La golpiza brutal sufrida por el joven soldado José Daniel E. A. en el cuartel Salaverry de Arequipa no es un hecho aislado, como muchas veces asumen los altos mandos cada vez que se destapa un caso similar que son varios. Este hecho es el reflejo de una cultura institucional podrida que protege al agresor y castiga al denunciante. La violencia dentro del Ejército no se resuelve con comisiones investigadoras ni comunicados vacíos: se necesita justicia efectiva, reparación inmediata y voluntad de erradicar estas prácticas normalizadas.
La víctima no solo debe ser atendida con prontitud, sino con total cobertura por parte de la institución que le falló. Una cirugía plástica que restaure su rostro no es un lujo, es lo mínimo que se le debe. Y sí, el Ejército debe asumir los costos, así luego descuente cada sol del sueldo de los responsables. Eso sería un verdadero acto de justicia: que los agresores asuman el daño que han causado no solo legalmente, sino económicamente también.
Ya basta de minimizar estos casos desde las bases hasta las jefaturas, eso es indignante. La burla al padre del soldado, la prepotencia de decir “no va a pasar nada”, es exactamente lo que garantiza la continuidad del abuso. Esperemos que no haya silencio del comandante general del Ejército, Jorge Luis Agramonte, debe ser aliado de la justicia y no generador de impunidad . Y peor aún, la Inspectoría del Ejército promete investigaciones que históricamente han terminado en nada, sin sanciones ejemplares ni reformas de fondo.

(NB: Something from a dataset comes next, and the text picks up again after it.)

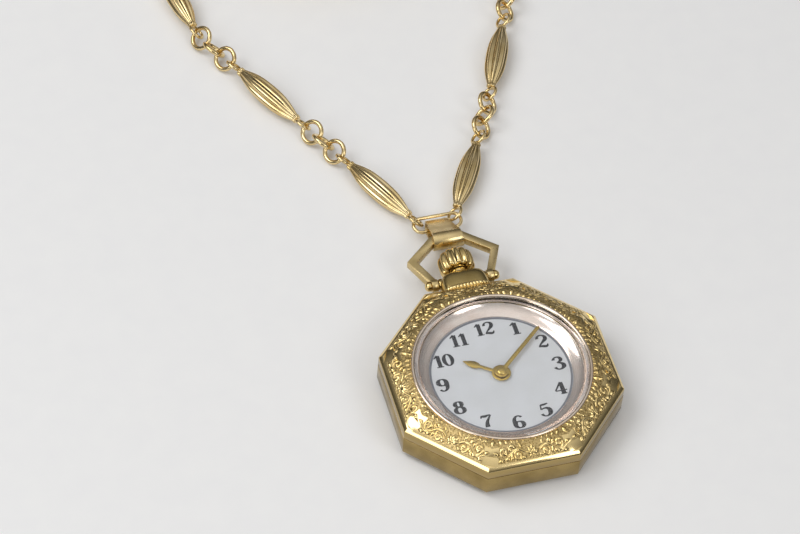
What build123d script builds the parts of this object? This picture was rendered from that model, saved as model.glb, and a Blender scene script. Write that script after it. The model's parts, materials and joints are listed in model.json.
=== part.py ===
from build123d import *

import os
from math import atan2, ceil, cos, degrees, dist, hypot, pi, radians, sin, sqrt, tan

# An octagonal pendant watch that lies on its back, dial up, 12 o'clock towards +Y.
# The origin is the middle of the flat case back, and +Z goes out through the dial.

OVERRUN = 0.5  # how far a cutting solid runs past what it cuts
FIT = 0.02  # radial clearance of a turning or sliding fit
SEAM = 0.05  # gap between pieces that are fitted to each other
LOOSE = 0.10  # gap beside a piece that moves

# Case
case_wall = 1.80  # between the snap fit and the middle of a flat side
back_height = 0.90
back_flats_inset = 0.20
back_slope_width = 3.00
back_edge_height = 0.30
back_wall = 0.45
back_lip_wall = 0.63
band_height = 2.65
bore_radius = 10.65
snap_wall = 1.55
snap_height = 1.10

# Bezel, crystal and reflector
bezel_band_height = 1.65
bezel_bevel = 0.38
bezel_rise = 1.10
bezel_rim_width = 0.75
corner_facet = 0.80
corner_facet_lean = 9.0
crystal_edge_height = 0.70
crystal_rise = 0.60
crystal_top_share = 0.78  # of its radius, where its flat top ends
crystal_seat_depth = 0.75
reflector_width = 1.40

# Dial and hands
dial_thickness = 0.35
dial_hole_radius = 0.82
dial_foot_radius = 0.35
dial_foot_length = 0.60
dial_foot_inset = 2.00
dial_foot_angles = (38.0, 212.0)
hand_thickness = 0.14
minute_hand_length = 8.70
minute_hand_width = 0.56
minute_hand_tip_width = 0.20
minute_hub_radius = 0.85
hour_hand_length = 5.00
hour_hand_neck_width = 0.42
hour_hand_leaf_width = 1.05
hour_hub_radius = 1.18
minutes_shown = 8.2
hours_shown = 10.0
center_arbor_radius = 0.30
cannon_tube_radius = 0.48
hour_tube_radius = 0.70

# Movement, by height above the case back's inner floor
bridge_room = 0.70  # between a bridge's edge and the back's lip
winding_wheel_clearance = 0.45
winding_wheel_thickness = 0.20
bridge_thickness = 0.55
train_space = 1.20
plate_thickness = 1.10
foot_width = 0.70
arbor_radius = 0.15
motion_recess_depth = 0.55
screw_radius = 0.22
screw_head_radius = 0.42
screw_grip = 0.50
screw_angles = (8.0, 66.0, 152.0, 196.0, 286.0)

# Gears: module, then teeth of the wheel and leaves of the pinion that it drives
barrel_module, barrel_teeth, center_leaves = 0.130, 60, 8
center_module, center_teeth, third_leaves = 0.110, 48, 6
third_module, third_teeth, fourth_leaves = 0.105, 45, 6
fourth_module, fourth_teeth, escape_leaves = 0.080, 60, 6
motion_module, cannon_leaves, minute_teeth, minute_leaves, hour_teeth = 0.110, 10, 30, 8, 32
winding_module, ratchet_teeth, crown_wheel_teeth, winding_leaves = 0.155, 36, 24, 12
mesh_share = 0.04  # of a module, added to each centre distance so that the teeth run free
wheel_thickness = 0.13
rim_share = 0.80  # of a wheel's root radius, where its rim starts
third_angle, fourth_angle, escape_angle = 155.0, 240.0, 262.0

# Barrel
barrel_height = 0.80
barrel_wall = 0.22
barrel_flange_height = 0.20
barrel_arbor_radius = 0.50
spring_thickness = 0.16
spring_turns = 3
spring_steps = 10  # straight lengths to a turn

# Escapement
escape_wheel_teeth = 15
escape_wheel_radius = 2.00
escape_tooth_depth = 0.45
escape_to_pallet = 2.40
pallet_to_balance = 3.30
lever_angle = -14.0
pallet_span_angle = 30.0
lever_width = 0.22
horn_gap = 0.24
impulse_circle = 0.50
impulse_radius = 0.07
roller_radius = 0.62
balance_radius = 3.25
balance_rim_width = 0.36
balance_rim_height = 0.26
balance_arm_width = 0.40
hairspring_outer_radius = 1.45
hairspring_thickness = 0.07
hairspring_turns = 4
hairspring_height = 0.12
pallet_cock_reach = 2.65
pallet_cock_angle = 242.0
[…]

Los soldados no son propiedad del Estado para ser degradados física y psicológicamente. Son ciudadanos en formación que merecen respeto, protección y derechos. Cada caso silenciado abre la puerta a nuevos abusos. Es hora de que el Ejército deje de proteger a los violentos con uniforme y comience a defender a quienes juraron servir a la patria. El silencio no es disciplina, es impunidad que también mancha la bandera.